If progress is to be made in both stemming conflict and fighting hunger, a food security lens must be integrated into peace building and a peace-building lens should be integrated into the effort to create resilient food systems. For this the guest authors propose four priorities: (1) adopt a flexible and agile approach; (2) work through partnerships; (3) pursue integrative ways of working; and (4) break down funding silos.

The 2021 GHI states that even in the midst of conflict and extreme vulnerability, it remains possible to disrupt the destructive links between conflict and hunger and build resilience. By working collaboratively, involved actors—from states and community groups to nongovernmental organizations (NGOs) and United Nations agencies—can build a foundation for food security and sustainable peace. Integrating a peace-building perspective into building resilient food systems and a food security perspective into peace building requires a thorough knowledge of the context and sensitivity to the realities of ongoing conflicts. Thus, the GHI emphasizes the importance of strengthening locally led interventions and taking into account local concerns and aspirations, while building partnerships that bring together different actors and their respective knowledge. Moreover, funding should be provided in a flexible and long-term manner and should be adaptable to contexts that are fluid, fragile, and conflict affected.
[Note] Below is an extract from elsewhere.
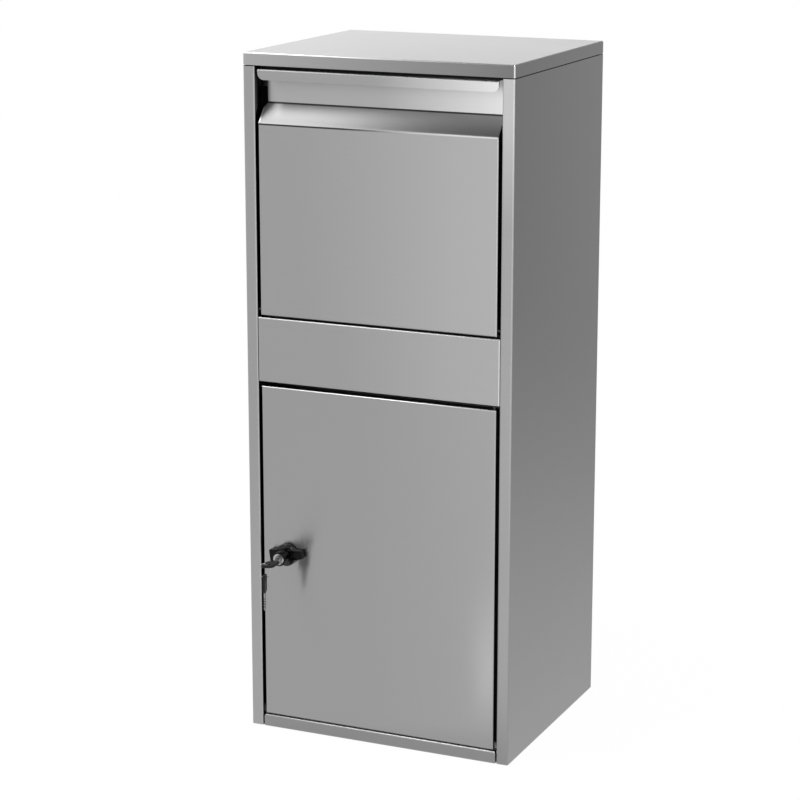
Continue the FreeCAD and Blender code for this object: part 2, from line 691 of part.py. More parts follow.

Finally, the 2021 GHI calls for a more vigorous approach to addressing conflicts at the political level and prosecuting those who use hunger as a weapon of war.

2020 GHI: Linking Health and Sustainable Food Systems

The events of 2020 are laying bare many of the vulnerabilities of the world’s food system in ways that are becoming impossible to ignore. However, by taking an integrated approach to health and food and nutrition security, it may yet be possible to achieve Zero Hunger by 2030. A One Health approach, which is based on a recognition of the interconnections between humans, animals, plants, and their shared environment, as well as the role of fair-trade relations, would address the various crises we face holistically and help avert future health crises, restore a healthy planet, and end hunger.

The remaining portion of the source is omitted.